-- begin --

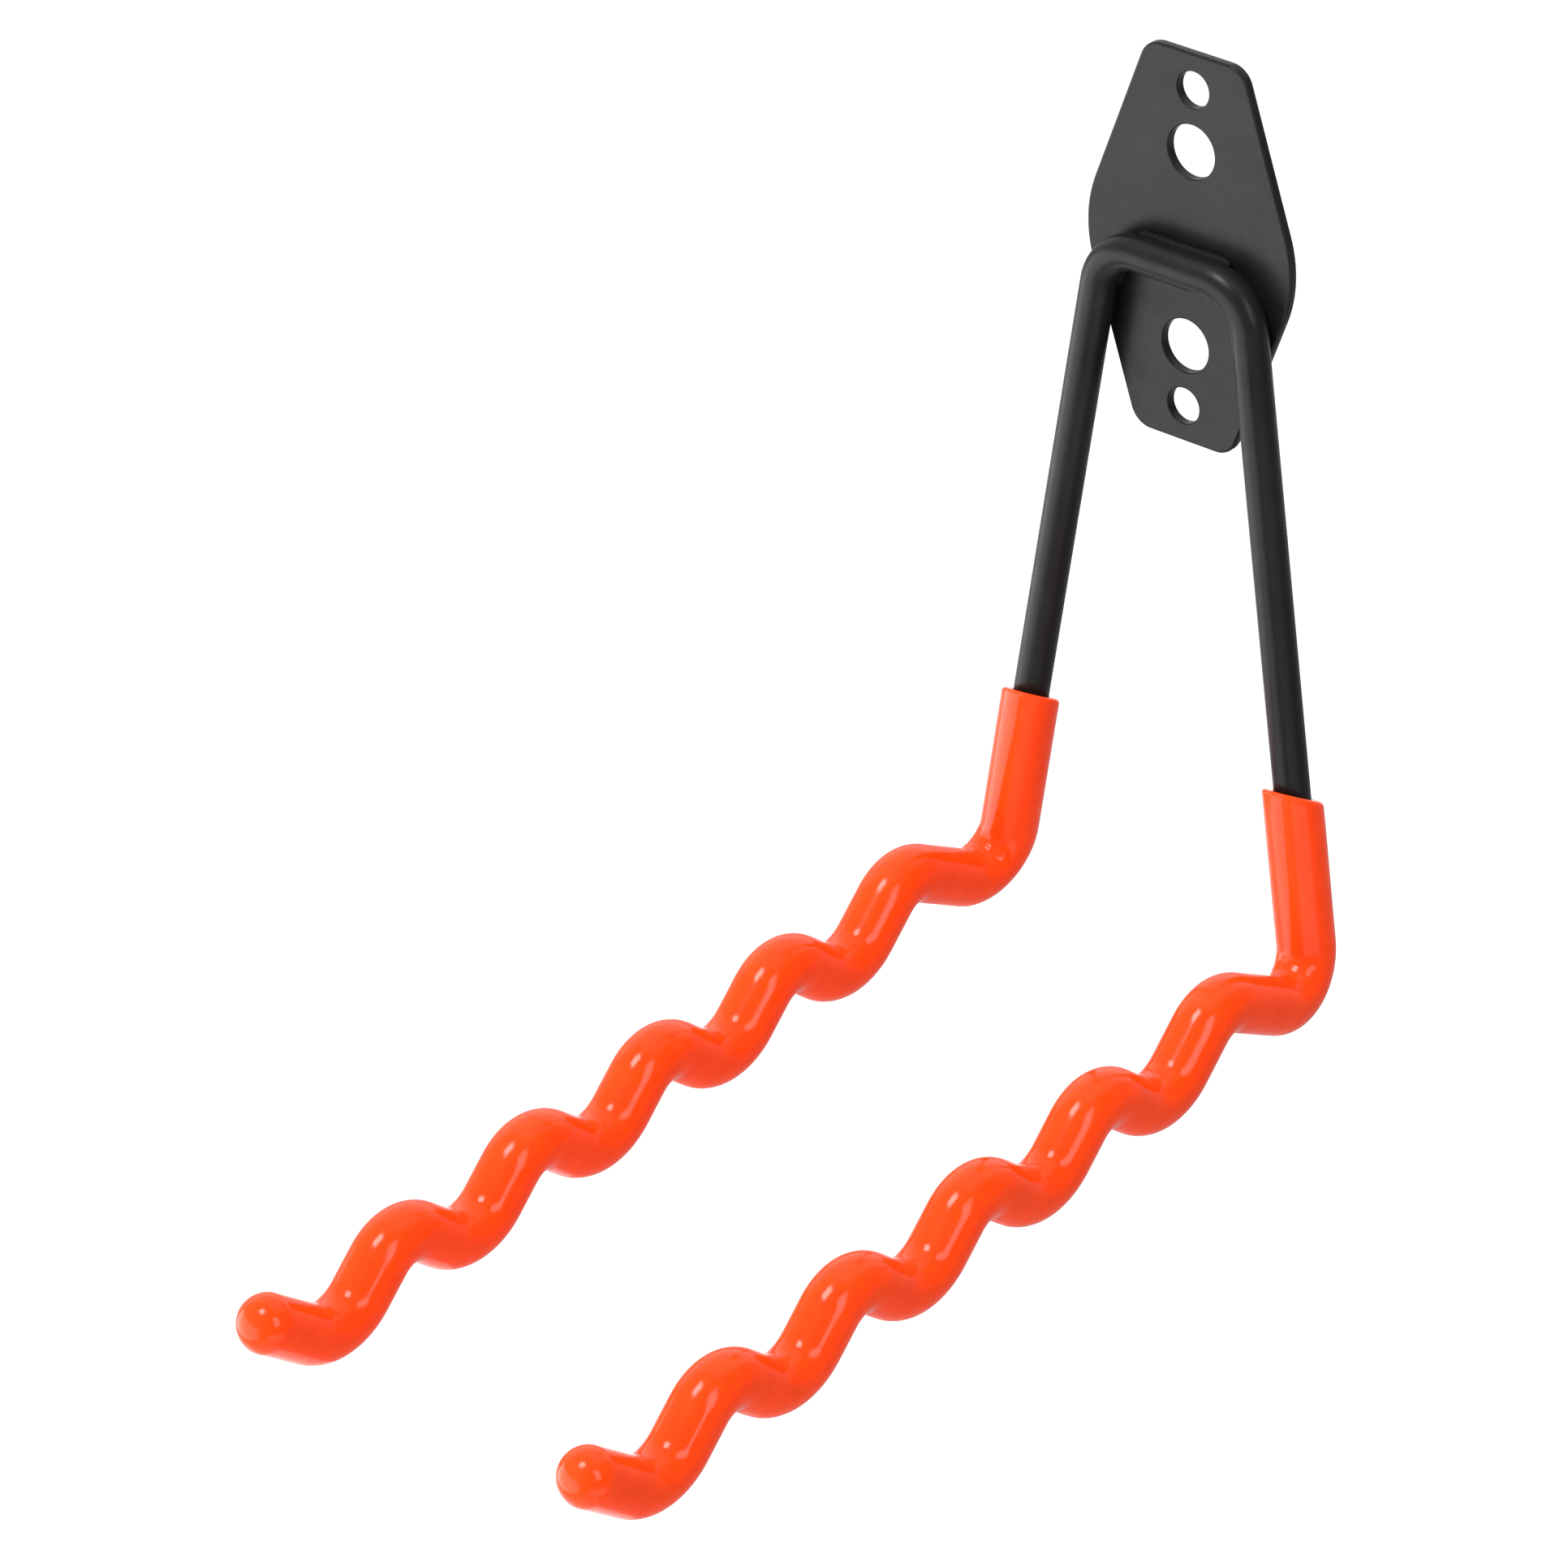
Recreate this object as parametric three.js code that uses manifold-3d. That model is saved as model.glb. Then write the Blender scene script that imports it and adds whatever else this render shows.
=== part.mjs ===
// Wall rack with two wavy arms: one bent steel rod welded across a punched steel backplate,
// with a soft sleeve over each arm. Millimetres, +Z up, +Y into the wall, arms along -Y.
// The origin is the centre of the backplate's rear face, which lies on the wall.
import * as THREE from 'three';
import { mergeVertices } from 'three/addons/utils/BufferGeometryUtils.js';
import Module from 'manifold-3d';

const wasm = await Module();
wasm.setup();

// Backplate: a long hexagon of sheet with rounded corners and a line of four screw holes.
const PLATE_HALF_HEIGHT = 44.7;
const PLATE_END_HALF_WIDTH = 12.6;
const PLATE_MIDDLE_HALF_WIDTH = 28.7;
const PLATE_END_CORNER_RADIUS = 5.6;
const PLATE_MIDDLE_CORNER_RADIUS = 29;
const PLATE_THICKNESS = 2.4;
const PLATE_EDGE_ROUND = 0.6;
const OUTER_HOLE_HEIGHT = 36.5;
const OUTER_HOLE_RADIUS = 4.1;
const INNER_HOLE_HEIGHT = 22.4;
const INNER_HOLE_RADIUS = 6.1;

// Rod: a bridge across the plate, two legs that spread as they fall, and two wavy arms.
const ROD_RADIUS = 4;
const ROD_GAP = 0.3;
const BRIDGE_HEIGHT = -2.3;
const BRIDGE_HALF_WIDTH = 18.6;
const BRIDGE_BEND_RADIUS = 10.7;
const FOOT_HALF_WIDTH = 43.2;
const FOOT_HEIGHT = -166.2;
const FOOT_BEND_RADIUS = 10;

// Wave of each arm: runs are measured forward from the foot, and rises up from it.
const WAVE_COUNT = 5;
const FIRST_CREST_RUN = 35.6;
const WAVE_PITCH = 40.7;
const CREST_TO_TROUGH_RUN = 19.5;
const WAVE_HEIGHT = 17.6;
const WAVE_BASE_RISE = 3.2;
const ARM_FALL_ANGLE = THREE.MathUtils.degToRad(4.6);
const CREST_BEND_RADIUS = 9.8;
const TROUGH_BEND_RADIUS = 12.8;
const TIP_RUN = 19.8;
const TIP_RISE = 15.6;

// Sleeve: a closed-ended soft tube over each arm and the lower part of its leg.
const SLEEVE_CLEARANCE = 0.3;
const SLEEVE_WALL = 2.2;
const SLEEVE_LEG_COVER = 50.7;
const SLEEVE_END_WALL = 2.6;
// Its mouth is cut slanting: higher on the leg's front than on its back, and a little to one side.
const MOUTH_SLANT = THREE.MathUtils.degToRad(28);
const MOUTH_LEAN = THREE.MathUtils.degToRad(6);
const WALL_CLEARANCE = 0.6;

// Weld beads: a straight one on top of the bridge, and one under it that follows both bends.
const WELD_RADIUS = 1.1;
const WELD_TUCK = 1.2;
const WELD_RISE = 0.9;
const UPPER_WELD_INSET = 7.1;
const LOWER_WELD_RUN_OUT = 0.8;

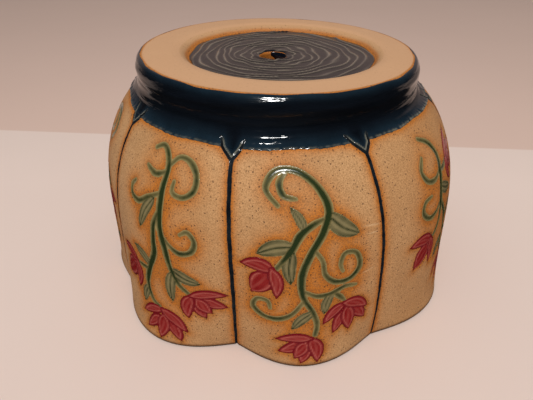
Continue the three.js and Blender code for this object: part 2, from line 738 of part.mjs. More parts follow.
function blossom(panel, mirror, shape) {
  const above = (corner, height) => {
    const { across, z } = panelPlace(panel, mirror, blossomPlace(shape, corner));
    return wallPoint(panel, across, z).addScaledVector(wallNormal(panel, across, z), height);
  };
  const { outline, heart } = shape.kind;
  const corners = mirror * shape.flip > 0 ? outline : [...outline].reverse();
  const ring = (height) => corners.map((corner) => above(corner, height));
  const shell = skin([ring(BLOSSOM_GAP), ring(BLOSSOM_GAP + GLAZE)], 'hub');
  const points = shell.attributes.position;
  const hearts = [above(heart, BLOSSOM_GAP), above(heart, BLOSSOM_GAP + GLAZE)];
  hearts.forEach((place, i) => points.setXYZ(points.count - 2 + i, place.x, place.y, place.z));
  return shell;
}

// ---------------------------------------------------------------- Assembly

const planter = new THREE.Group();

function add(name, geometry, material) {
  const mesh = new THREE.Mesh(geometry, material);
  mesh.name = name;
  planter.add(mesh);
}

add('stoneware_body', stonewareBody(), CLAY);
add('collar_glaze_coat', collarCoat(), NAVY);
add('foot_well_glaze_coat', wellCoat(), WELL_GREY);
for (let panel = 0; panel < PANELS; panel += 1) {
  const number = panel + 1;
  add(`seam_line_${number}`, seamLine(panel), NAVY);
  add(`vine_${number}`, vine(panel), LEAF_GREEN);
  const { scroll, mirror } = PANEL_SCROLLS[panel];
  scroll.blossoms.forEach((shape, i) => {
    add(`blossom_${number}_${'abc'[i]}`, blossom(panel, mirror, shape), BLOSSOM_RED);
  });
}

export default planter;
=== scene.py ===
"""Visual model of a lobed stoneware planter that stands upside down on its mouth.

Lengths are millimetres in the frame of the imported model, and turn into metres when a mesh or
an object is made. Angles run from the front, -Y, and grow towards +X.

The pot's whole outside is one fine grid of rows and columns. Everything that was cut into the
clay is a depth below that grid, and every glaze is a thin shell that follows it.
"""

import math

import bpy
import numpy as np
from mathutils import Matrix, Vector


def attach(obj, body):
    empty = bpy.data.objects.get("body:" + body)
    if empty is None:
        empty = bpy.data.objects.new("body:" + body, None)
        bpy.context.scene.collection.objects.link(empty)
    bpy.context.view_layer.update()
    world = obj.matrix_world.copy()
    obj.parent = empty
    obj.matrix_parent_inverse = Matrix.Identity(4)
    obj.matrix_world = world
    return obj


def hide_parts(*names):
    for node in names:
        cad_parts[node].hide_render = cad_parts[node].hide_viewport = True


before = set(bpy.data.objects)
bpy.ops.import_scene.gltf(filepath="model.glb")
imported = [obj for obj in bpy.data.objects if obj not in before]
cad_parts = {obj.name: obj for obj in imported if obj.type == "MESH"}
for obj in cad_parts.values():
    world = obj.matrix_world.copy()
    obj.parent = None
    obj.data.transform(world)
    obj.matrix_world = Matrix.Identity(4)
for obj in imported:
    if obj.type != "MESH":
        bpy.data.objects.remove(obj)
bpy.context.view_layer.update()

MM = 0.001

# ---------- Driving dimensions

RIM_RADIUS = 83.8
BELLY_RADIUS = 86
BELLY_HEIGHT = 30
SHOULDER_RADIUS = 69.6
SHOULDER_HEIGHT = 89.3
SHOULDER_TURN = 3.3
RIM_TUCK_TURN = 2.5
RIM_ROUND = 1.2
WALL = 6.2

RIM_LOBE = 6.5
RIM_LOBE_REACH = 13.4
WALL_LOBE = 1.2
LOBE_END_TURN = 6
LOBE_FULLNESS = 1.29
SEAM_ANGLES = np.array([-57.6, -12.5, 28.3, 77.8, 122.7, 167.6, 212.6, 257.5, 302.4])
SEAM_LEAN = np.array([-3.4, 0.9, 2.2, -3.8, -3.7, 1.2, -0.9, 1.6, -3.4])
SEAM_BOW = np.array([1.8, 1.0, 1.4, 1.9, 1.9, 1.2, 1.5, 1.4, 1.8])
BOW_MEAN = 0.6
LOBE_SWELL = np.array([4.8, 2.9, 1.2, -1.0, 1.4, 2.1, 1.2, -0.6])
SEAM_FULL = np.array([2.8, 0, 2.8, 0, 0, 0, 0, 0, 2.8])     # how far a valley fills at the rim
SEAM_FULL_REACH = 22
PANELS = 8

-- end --

Extract the lines from the line with "add('stoneware_body', stonewareBody(), CLAY);" to the line with "an object is", inclusive, reproducing them exactly and leaving out every other line.

add('stoneware_body', stonewareBody(), CLAY);
add('collar_glaze_coat', collarCoat(), NAVY);
add('foot_well_glaze_coat', wellCoat(), WELL_GREY);
for (let panel = 0; panel < PANELS; panel += 1) {
  const number = panel + 1;
  add(`seam_line_${number}`, seamLine(panel), NAVY);
  add(`vine_${number}`, vine(panel), LEAF_GREEN);
  const { scroll, mirror } = PANEL_SCROLLS[panel];
  scroll.blossoms.forEach((shape, i) => {
    add(`blossom_${number}_${'abc'[i]}`, blossom(panel, mirror, shape), BLOSSOM_RED);
  });
}

export default planter;
=== scene.py ===
"""Visual model of a lobed stoneware planter that stands upside down on its mouth.

Lengths are millimetres in the frame of the imported model, and turn into metres when a mesh or
an object is made. Angles run from the front, -Y, and grow towards +X.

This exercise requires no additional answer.